In the entries below, which lines run from the one containing "shell_inner_back();" to the one containing "CAM_DIST, CAM_AIM, CAM_LENS, CAM_SENSOR"? Copy exactly those lines, ends included, and no others.

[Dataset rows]
○ ○ ○ ○ ○ ○ ○
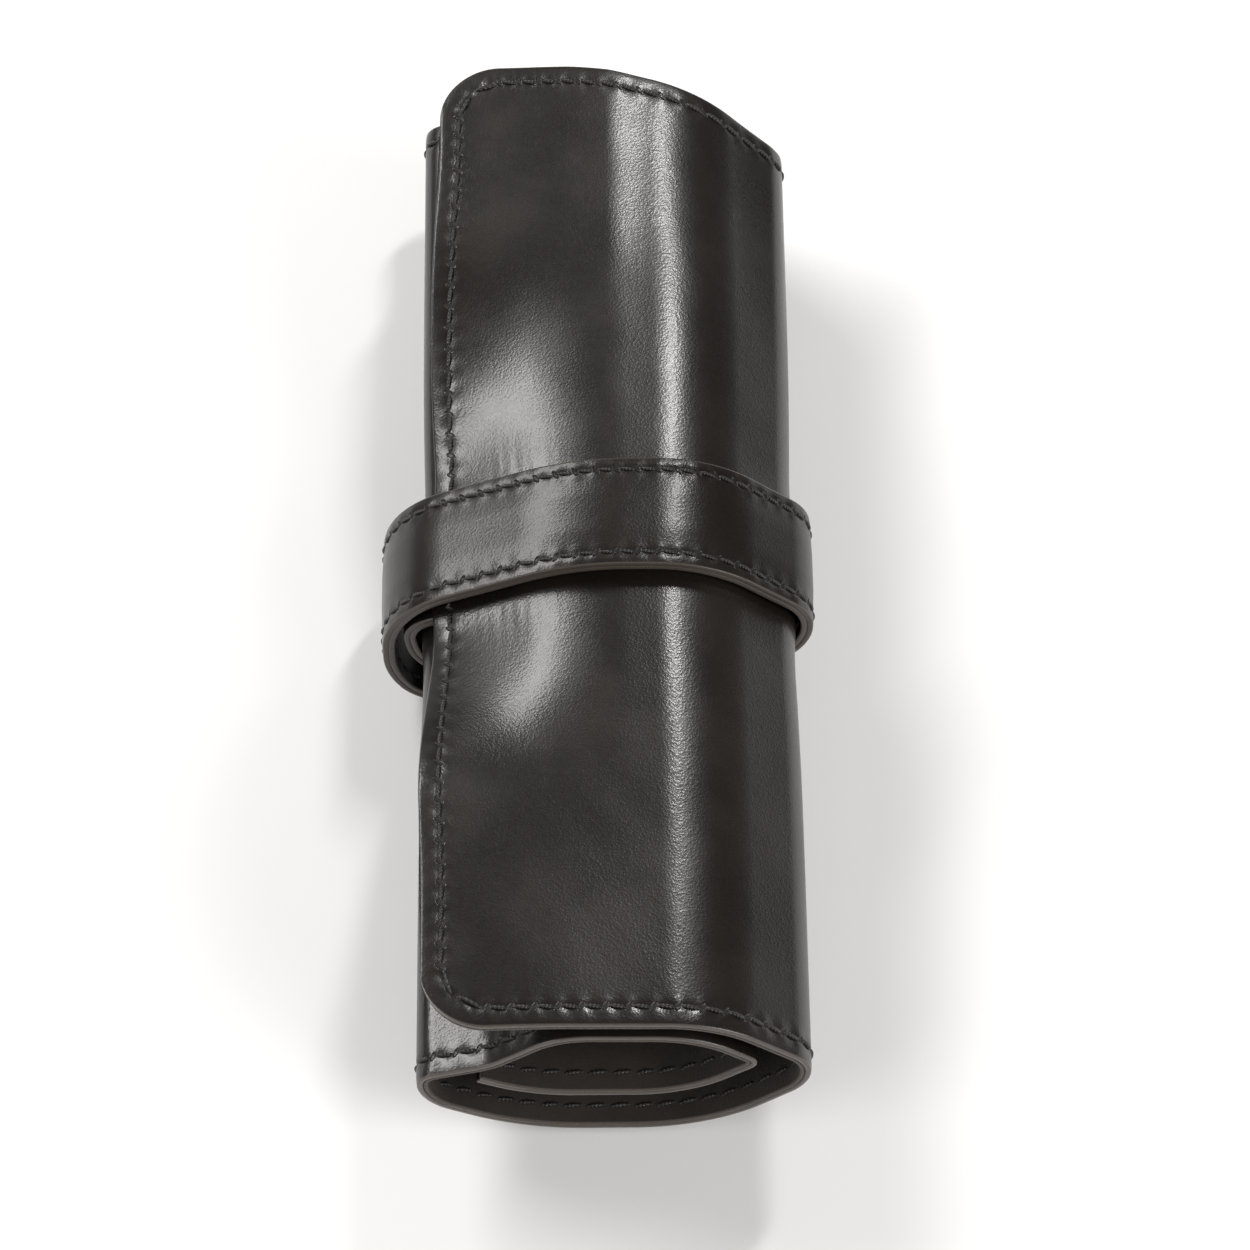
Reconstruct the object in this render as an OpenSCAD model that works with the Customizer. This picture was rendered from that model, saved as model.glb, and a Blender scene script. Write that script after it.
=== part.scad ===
// Leather pencil roll, wound into an oval and held by a long strap.
// Origin: under the middle of the roll, on the table. +Y runs along the roll, +Z up.
// The sheet and the strap are each a run of short strips, hinged along lines parallel to Y.

/* [Case] */
// Length of the roll along Y
case_l = 190; // [120:1:260]
// Thickness of the outer leather ply
shell_t = 1.1; // [0.6:0.1:2]
// Thickness of the suede lining ply
lining_t = 0.8; // [0.4:0.1:1.5]
// Radius of the two corners of the flap's free edge
flap_corner_r = 11; // [2:0.5:15]
// Length of the flat top of the flap before it falls towards its free edge
flap_flat = 4.4; // [0:0.1:12]
// Length of the flap's straight run to its free edge
flap_run = 18; // [8:0.5:22]

/* [Section bends] */
// Radius of the lower right bend
right_low_r = 30; // [20:1:45]
// Radius of the right-hand side, below its widest point
right_side_r = 10.6; // [6:0.2:16]
// Radius of the right-hand side, above its widest point
right_top_r = 8; // [5:0.5:16]
// Radius of the right shoulder, up to the flat top
shoulder_r = 22; // [12:1:30]
// Radius of the lower left bend
left_low_r = 36; // [20:1:45]
// Radius of the left-hand side
left_side_r = 11; // [6:0.5:16]
// Radius of the left shoulder, above the widest point
left_top_r = 4; // [3:0.5:10]
// Radius of the fold where the inner end turns back
inner_fold_r = 2.5; // [2:0.1:6]

/* [Strap] */
// Width of the strap along Y
strap_w = 21; // [10:1:30]
// Thickness of the strap, two plies sewn together
strap_t = 2.2; // [1.5:0.1:4]
// Length of strap sewn under the flap's free edge
strap_lap = 15.5; // [8:0.5:16]
// Place of the strap's middle along Y
strap_y = -1; // [-30:1:30]

/* [Stitching] */
// Width of a thread row
thread_w = 0.7; // [0.3:0.1:1.2]
// Height of a thread row above the leather
thread_h = 0.25; // [0.1:0.05:0.4]
// Inset of the case's stitch rows from its edges
case_inset = 3; // [2:0.5:6]
// Inset of the strap's stitch rows from its edges
strap_inset = 2; // [1:0.25:4]

/* [Hidden] */
gap = 0.3;                       // clearance between layers
seam_gap = 0.3;                  // clearance between neighbouring strips
sheet_t = shell_t + lining_t;
base_z = strap_t + gap + 0.084;    // the sheet's lowest outer face, above the strap
back_x = 1.46;                   // puts the origin under the middle of the whole width
step = 1.3;                      // sampling along the section

// A run is a list of [radius, sweep] bends and [0, length] straights.
// Bends turn left for a positive sweep and right for a negative one.
run_out = [[0, 4], [right_low_r, 45], [0, 6], [right_side_r, 45], [right_top_r, 47],
           [0, 9], [shoulder_r, 43], [0, flap_flat], [40, 26], [0, flap_run]];
run_in = [[0, 4], [left_low_r, 32], [0, 4], [left_side_r, 58], [left_top_r, 70], [0, 7.2],
          [12, -22], [0, 6.2], [16, 42], [0, 9.7], [shoulder_r - sheet_t - 2 * gap, 43],
          [0, 4], [inner_fold_r, 93], [0, 5], [22, 44], [0, 10], [26, 30], [0, 3.5]];
run_strap = [[0, strap_lap], [0, 2.3], [6.5, 72], [0, 2.014], [left_side_r + base_z, 50], [0, 4],
             [left_low_r + base_z, 32], [0, 8], [right_low_r + base_z, 45], [0, 6],
             [right_side_r + 3.7, 45], [right_top_r + 3, 47], [0, 9],
             [shoulder_r + 3, 43], [0, flap_flat], [43, 26], [0, 14], [19, 64],
             [0, 2.6], [20, 30], [10, 38]];

function run_len(g) = g[0] == 0 ? g[1] : g[0] * abs(g[1]) * PI / 180;
function total(run, i = 0) = i == len(run) ? 0 : run_len(run[i]) + total(run, i + 1);

// Place and heading [x, z, heading] a distance d along one bend or straight
function along(g, p, d) =
    g[0] == 0 ? [p[0] + d * cos(p[2]), p[1] + d * sin(p[2]), p[2]] :
    let (w = sign(g[1]), h = p[2] + w * d / g[0] * 180 / PI)
    [p[0] + w * g[0] * (sin(h) - sin(p[2])), p[1] + w * g[0] * (cos(p[2]) - cos(h)), h];

// Place and heading a distance s along a run that starts at p
function at(run, p, s, i = 0) =
    i == len(run) - 1 || s <= run_len(run[i]) ? along(run[i], p, s) :
    at(run, along(run[i], p, run_len(run[i])), s - run_len(run[i]), i + 1);

// The sheet's outer face: s counts from the middle of the back towards the flap's free edge
function sheet_at(s) =
    s >= 0 ? at(run_out, [back_x, base_z, 0], s) :
    let (q = at(run_in, [-back_x, base_z, 0], -s)) [-q[0], q[1], -q[2]];
function strap_at(s) = at(run_strap, lifted(sheet_at(total(run_out) - strap_lap), -sheet_t), s);

function lifted(p, d) = [p[0] + d * sin(p[2]), p[1] - d * cos(p[2]), p[2]];
function flat_pt(p, d) = [p[0] + d * sin(p[2]), p[1] - d * cos(p[2])];

// Distances along the sheet where one strip hands over to the next
flap_end = total(run_out);
inner_end = -total(run_in);
sheet_cuts = [inner_end, -122, -106.4, -93, -64, -42.3, -33.6, -14, 15.8, 37.8, 45.2,
              65.7, 88, flap_end];
strap_cuts = [0, 27, 53, 84.6, 114, 142, 166.5, 200, 218, total(run_strap)];

leather = [0.15, 0.13, 0.12];
suede = [0.2, 0.17, 0.15];
thread = [0.05, 0.05, 0.05];

// Distances from a to b along a run, on a spacing that sections lying on each other share
function stops(a, b) = concat(
    [a],
    [for (i = [ceil((a + 0.3) / step):1:floor((b - 0.3) / step)]) i * step],
    [b]);

// Section of a layer between distances a and b, from offset low to offset high
module sheet_section(a, b, low, high) {
    face = [for (s = stops(a, b)) sheet_at(s)];
    n = len(face) - 1;
    polygon(concat([for (i = [0:n]) flat_pt(face[i], high)],
                   [for (i = [n:-1:0]) flat_pt(face[i], low)]));
}

module strap_section(a, b, low, high) {
    face = [for (s = stops(a, b)) strap_at(s)];
    n = len(face) - 1;
    polygon(concat([for (i = [0:n]) flat_pt(face[i], high)],
                   [for (i = [n:-1:0]) flat_pt(face[i], low)]));
}

// Stands a section up along Y, from y to y + w
module run_along(y, w) {
    translate([0, y + w, 0]) rotate([90, 0, 0]) linear_extrude(w) children();
}

// Where strip k of the sheet starts and ends, short of its neighbours
function sheet_a(k) = sheet_cuts[k] + (k == 0 ? 0 : seam_gap / 2);
function sheet_b(k) = sheet_cuts[k + 1] - (k == len(sheet_cuts) - 2 ? 0 : seam_gap / 2);
function strap_a(k) = strap_cuts[k] + (k == 0 ? 0 : seam_gap / 2);
function strap_b(k) = strap_cuts[k + 1] - (k == len(strap_cuts) - 2 ? 0 : seam_gap / 2);

module shell(k) {
    color(leather) run_along(-case_l / 2, case_l)
        sheet_section(sheet_a(k), sheet_b(k), -shell_t, 0);
}

module lining(k) {
    color(suede) run_along(-case_l / 2, case_l)
        sheet_section(sheet_a(k), sheet_b(k), -sheet_t, -shell_t);
}

// Outline of the flap seen from above, with its two free corners rounded
module flap_outline() {
    edge_x = flat_pt(sheet_at(flap_end), 0)[0] - gap;
    r = flap_corner_r;
    half = case_l / 2;
    translate([edge_x + r, -half]) square([90, case_l]);
    translate([edge_x, r - half]) square([r + 1, case_l - 2 * r]);
    for (y = [r - half, half - r]) translate([edge_x + r, y]) circle(r, $fn = 48);
}

module flap_cut() {
    intersection() {
        children();
        translate([0, 0, -5]) linear_extrude(80) flap_outline();
    }
}

// Two rows of thread along the ends of strip k, on its outer face
module sheet_thread(k) {
    color(thread) for (y = [case_inset - case_l / 2, case_l / 2 - case_inset - thread_w])
        run_along(y, thread_w)
            sheet_section(max(sheet_a(k), inner_end + case_inset),
                          min(sheet_b(k), flap_end - flap_corner_r), 0, thread_h);
}

module strap_strip(k) {
    color(leather) run_along(strap_y - strap_w / 2, strap_w)
        strap_section(strap_a(k), strap_b(k), -strap_t, 0);
}

// Two rows of thread along the edges of strap strip k
module strap_thread(k) {
    color(thread) for (y = [strap_inset - strap_w / 2, strap_w / 2 - strap_inset - thread_w])
        run_along(strap_y + y, thread_w)
            strap_section(strap_a(k), min(strap_b(k), total(run_strap) - strap_inset),
                          0, thread_h);
}

module shell_inner_back() { shell(0); }
module shell_inner_turn() { shell(1); }
module shell_inner_shoulder() { shell(2); }
module shell_inner_top() { shell(3); }
module shell_left_shoulder() { shell(4); }
module shell_left_top() { shell(5); }
module shell_left_side() { shell(6); }
module shell_back() { shell(7); }
module shell_right_low() { shell(8); }
module shell_right_side() { shell(9); }
module shell_right_shoulder() { shell(10); }
module shell_flap() { shell(11); }
module shell_flap_edge() { flap_cut() shell(12); }
module lining_inner_back() { lining(0); }
module lining_inner_turn() { lining(1); }
module lining_inner_shoulder() { lining(2); }
module lining_inner_top() { lining(3); }
module lining_left_shoulder() { lining(4); }
module lining_left_top() { lining(5); }
module lining_left_side() { lining(6); }
module lining_back() { lining(7); }
module lining_right_low() { lining(8); }
module lining_right_side() { lining(9); }
module lining_right_shoulder() { lining(10); }
module lining_flap() { lining(11); }
module lining_flap_edge() { flap_cut() lining(12); }
module thread_inner_back() { sheet_thread(0); }
module thread_inner_turn() { sheet_thread(1); }
module thread_inner_shoulder() { sheet_thread(2); }
module thread_inner_top() { sheet_thread(3); }
module thread_left_shoulder() { sheet_thread(4); }
module thread_left_top() { sheet_thread(5); }
module thread_left_side() { sheet_thread(6); }
module thread_back() { sheet_thread(7); }
module thread_right_low() { sheet_thread(8); }
module thread_right_side() { sheet_thread(9); }
module thread_right_shoulder() { sheet_thread(10); }
module thread_flap() { sheet_thread(11); }
module thread_flap_edge() {
    sheet_thread(12);
    color(thread) run_along(flap_corner_r - case_l / 2, case_l - 2 * flap_corner_r)
        sheet_section(flap_end - case_inset - thread_w, flap_end - case_inset, 0, thread_h);
}
module strap_root() { strap_strip(0); }
module strap_left_under() { strap_strip(1); }
module strap_bottom() { strap_strip(2); }
module strap_right_low() { strap_strip(3); }
module strap_right_shoulder() { strap_strip(4); }
module strap_top() { strap_strip(5); }
module strap_top_left() { strap_strip(6); }
module strap_left_outer() { strap_strip(7); }
module strap_tip() { strap_strip(8); }
module strap_thread_left_under() { strap_thread(1); }
module strap_thread_right_low() { strap_thread(3); }
module strap_thread_right_shoulder() { strap_thread(4); }
module strap_thread_top() { strap_thread(5); }
module strap_thread_top_left() { strap_thread(6); }
module strap_thread_left_outer() { strap_thread(7); }
module strap_thread_tip() { strap_thread(8); }

shell_inner_back();
shell_inner_turn();
shell_inner_shoulder();
shell_inner_top();
shell_left_shoulder();
shell_left_top();
shell_left_side();
shell_back();
shell_right_low();
shell_right_side();
shell_right_shoulder();
shell_flap();
shell_flap_edge();
lining_inner_back();
lining_inner_turn();
lining_inner_shoulder();
lining_inner_top();
lining_left_shoulder();
lining_left_top();
lining_left_side();
lining_back();
lining_right_low();
lining_right_side();
lining_right_shoulder();
lining_flap();
lining_flap_edge();
thread_inner_back();
thread_inner_turn();
thread_inner_shoulder();
thread_inner_top();
thread_left_shoulder();
thread_left_top();
thread_left_side();
thread_back();
thread_right_low();
thread_right_side();
thread_right_shoulder();
thread_flap();
thread_flap_edge();
strap_root();
strap_left_under();
strap_bottom();
strap_right_low();
strap_right_shoulder();
strap_top();
strap_top_left();
strap_left_outer();
strap_tip();
strap_thread_left_under();
strap_thread_right_low();
strap_thread_right_shoulder();
strap_thread_top();
strap_thread_top_left();
strap_thread_left_outer();
strap_thread_tip();
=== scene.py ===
import math
from collections import namedtuple

import bpy
import numpy as np
from mathutils import Matrix, Vector


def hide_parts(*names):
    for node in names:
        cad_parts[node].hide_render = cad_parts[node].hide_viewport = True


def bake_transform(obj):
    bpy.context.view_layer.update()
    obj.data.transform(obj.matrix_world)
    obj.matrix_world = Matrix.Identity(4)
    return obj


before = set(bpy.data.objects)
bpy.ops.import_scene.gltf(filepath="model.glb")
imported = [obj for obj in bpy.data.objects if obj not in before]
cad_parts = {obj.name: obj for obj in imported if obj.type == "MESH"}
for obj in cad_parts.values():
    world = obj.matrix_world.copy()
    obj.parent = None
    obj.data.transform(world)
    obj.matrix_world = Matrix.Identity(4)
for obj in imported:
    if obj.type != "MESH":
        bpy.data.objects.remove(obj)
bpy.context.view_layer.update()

MM = 0.001

# ---------------------------------------------------------------- camera
CAM_AZ, CAM_EL, CAM_ROLL = -90.92, 59.24, 0.31
CAM_DIST, CAM_AIM, CAM_LENS, CAM_SENSOR = 0.870, (0.0047, -0.0115, 0.025), 147.5, 36


def make_camera():
    az, el, roll = (math.radians(v) for v in (CAM_AZ, CAM_EL, CAM_ROLL))
    back = Vector((math.cos(el) * math.cos(az), math.cos(el) * math.sin(az), math.sin(el)))
    right = Vector((0, 0, 1)).cross(back).normalized()
    up = back.cross(right)
    right, up = (right * math.cos(roll) + up * math.sin(roll),
                 up * math.cos(roll) - right * math.sin(roll))
    data = bpy.data.cameras.new("camera")
    data.lens, data.sensor_width = CAM_LENS, CAM_SENSOR
    data.clip_start, data.clip_end = 0.01, 20
    cam = bpy.data.objects.new("camera", data)
    bpy.context.scene.collection.objects.link(cam)
    m = Matrix((right, up, back)).transposed().to_4x4()
    m.translation = Vector(CAM_AIM) + back * CAM_DIST
    cam.matrix_world = m
    bpy.context.scene.camera = cam


make_camera()

# ---------------------------------------------------------------- section runs, in mm
# A run is a list of (radius, sweep) bends and (0, length) straights, as the CAD has them.
SHELL_T, LINING_T, STRAP_T = 1.1, 0.8, 2.2
SHEET_T = SHELL_T + LINING_T
UNDER_GAP, TURN_GAP = 0.384, 0.6        # between the strap and the back; between two turns
BASE_Z, BACK_X = STRAP_T + UNDER_GAP, 1.46
HALF_L, CORNER_R, STRAP_LAP = 95.0, 11.0, 15.5
STRAP_W, STRAP_Y = 21.0, -1.0

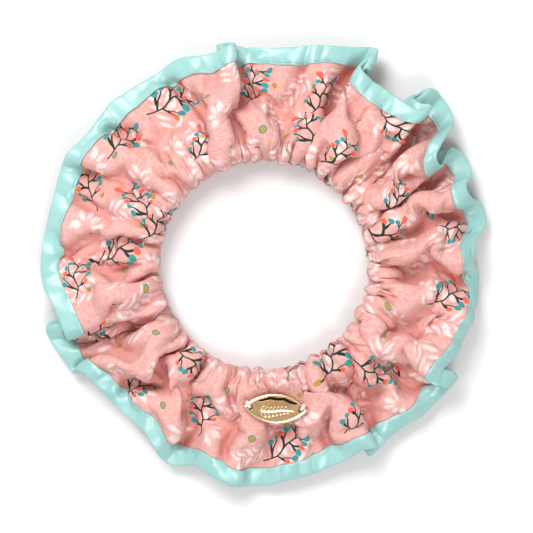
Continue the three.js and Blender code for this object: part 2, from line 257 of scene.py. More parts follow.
def bottom_layer(phi, s):
    """From the inner fold in a quarter turn to the base, along the ground, then up to the frill's edge."""
    turn = np.clip(s / BASE_AT, 0, 1) * math.pi / 2
    radius = BASE_R - (BASE_R - INNER_R) * np.cos(turn)
    inner = polar(radius, phi, FOLD_Z - (FOLD_Z - BASE_Z) * np.sin(turn))
    base = polar(BASE_R, phi, BASE_Z)
    ground = polar(GROUND_R, phi, BASE_Z)
    flat_end = BASE_AT + FLAT_RUN
    flat = np.clip((s - BASE_AT) / FLAT_RUN, 0, 1)[..., None]
    rise = np.clip((s - flat_end) / (HALF_WIDTH - flat_end), 0, 1)[..., None]
    outer = base + (ground - base) * flat + (EDGE[:, None, :] - ground) * rise
    return np.where((s <= BASE_AT)[..., None], inner, outer)


def hanging_bulge(s):
    """How far the cloth above the hanging parts of the frill stands out and up."""
    edge_angle = np.degrees(np.arctan2(EDGE[:, 1], EDGE[:, 0]))
    hang = np.interp(edge_angle, *zip(*HANGING))[:, None]
    hump = hang * smoothstep(s, 22, 33) * (1 - smoothstep(s, 33.5, HALF_WIDTH))
    return polar(HANG_OUT * hump, np.radians(edge_angle)[:, None], HANG_UP * hump)


def base_cloth():
    """The ungathered cloth: a tube at the inner fold, running out to the frill's edge in two layers."""
    phi = inner_angles()[:, None]
    s = np.abs(ACROSS)[None, :]
    on_top = (ACROSS >= 0)[None, :, None]
    return np.where(on_top, top_layer(phi, s), bottom_layer(phi, s)) + hanging_bulge(s)


def surface_normals(cloth):
    """Unit normals of the grid: up on the top layer, down on the bottom one."""
    along = np.roll(cloth, -1, axis=0) - np.roll(cloth, 1, axis=0)
    across = np.gradient(cloth, axis=1)
    normal = np.cross(across, along)
    return normal / np.maximum(np.linalg.norm(normal, axis=2, keepdims=True), 1e-9)


def valley_lines(cloth):
    """Each listed valley as the place along the strip that it has at every row of the top layer."""
    top = ROWS // 2
    plan = cloth[:, top:, :2]
    lines = []
    for points, depth, lean in VALLEYS:
        places = []
        for x, y in points:
            near = np.argmin(((plan - (x, y)) ** 2).sum(axis=2))
            column, row = divmod(int(near), plan.shape[1])
            places.append((ACROSS[top + row], ALONG[column]))
        places.sort()
        across = np.array([across for across, _ in places])
        along = np.unwrap([along for _, along in places], period=EDGE_LENGTH)
        lines.append((across, along, depth, lean))
    return lines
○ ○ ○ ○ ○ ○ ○
◆ Reply ◆
shell_inner_back();
shell_inner_turn();
shell_inner_shoulder();
shell_inner_top();
shell_left_shoulder();
shell_left_top();
shell_left_side();
shell_back();
shell_right_low();
shell_right_side();
shell_right_shoulder();
shell_flap();
shell_flap_edge();
lining_inner_back();
lining_inner_turn();
lining_inner_shoulder();
lining_inner_top();
lining_left_shoulder();
lining_left_top();
lining_left_side();
lining_back();
lining_right_low();
lining_right_side();
lining_right_shoulder();
lining_flap();
lining_flap_edge();
thread_inner_back();
thread_inner_turn();
thread_inner_shoulder();
thread_inner_top();
thread_left_shoulder();
thread_left_top();
thread_left_side();
thread_back();
thread_right_low();
thread_right_side();
thread_right_shoulder();
thread_flap();
thread_flap_edge();
strap_root();
strap_left_under();
strap_bottom();
strap_right_low();
strap_right_shoulder();
strap_top();
strap_top_left();
strap_left_outer();
strap_tip();
strap_thread_left_under();
strap_thread_right_low();
strap_thread_right_shoulder();
strap_thread_top();
strap_thread_top_left();
strap_thread_left_outer();
strap_thread_tip();
=== scene.py ===
import math
from collections import namedtuple

import bpy
import numpy as np
from mathutils import Matrix, Vector


def hide_parts(*names):
    for node in names:
        cad_parts[node].hide_render = cad_parts[node].hide_viewport = True


def bake_transform(obj):
    bpy.context.view_layer.update()
    obj.data.transform(obj.matrix_world)
    obj.matrix_world = Matrix.Identity(4)
    return obj


before = set(bpy.data.objects)
bpy.ops.import_scene.gltf(filepath="model.glb")
imported = [obj for obj in bpy.data.objects if obj not in before]
cad_parts = {obj.name: obj for obj in imported if obj.type == "MESH"}
for obj in cad_parts.values():
    world = obj.matrix_world.copy()
    obj.parent = None
    obj.data.transform(world)
    obj.matrix_world = Matrix.Identity(4)
for obj in imported:
    if obj.type != "MESH":
        bpy.data.objects.remove(obj)
bpy.context.view_layer.update()

MM = 0.001

# ---------------------------------------------------------------- camera
CAM_AZ, CAM_EL, CAM_ROLL = -90.92, 59.24, 0.31
CAM_DIST, CAM_AIM, CAM_LENS, CAM_SENSOR = 0.870, (0.0047, -0.0115, 0.025), 147.5, 36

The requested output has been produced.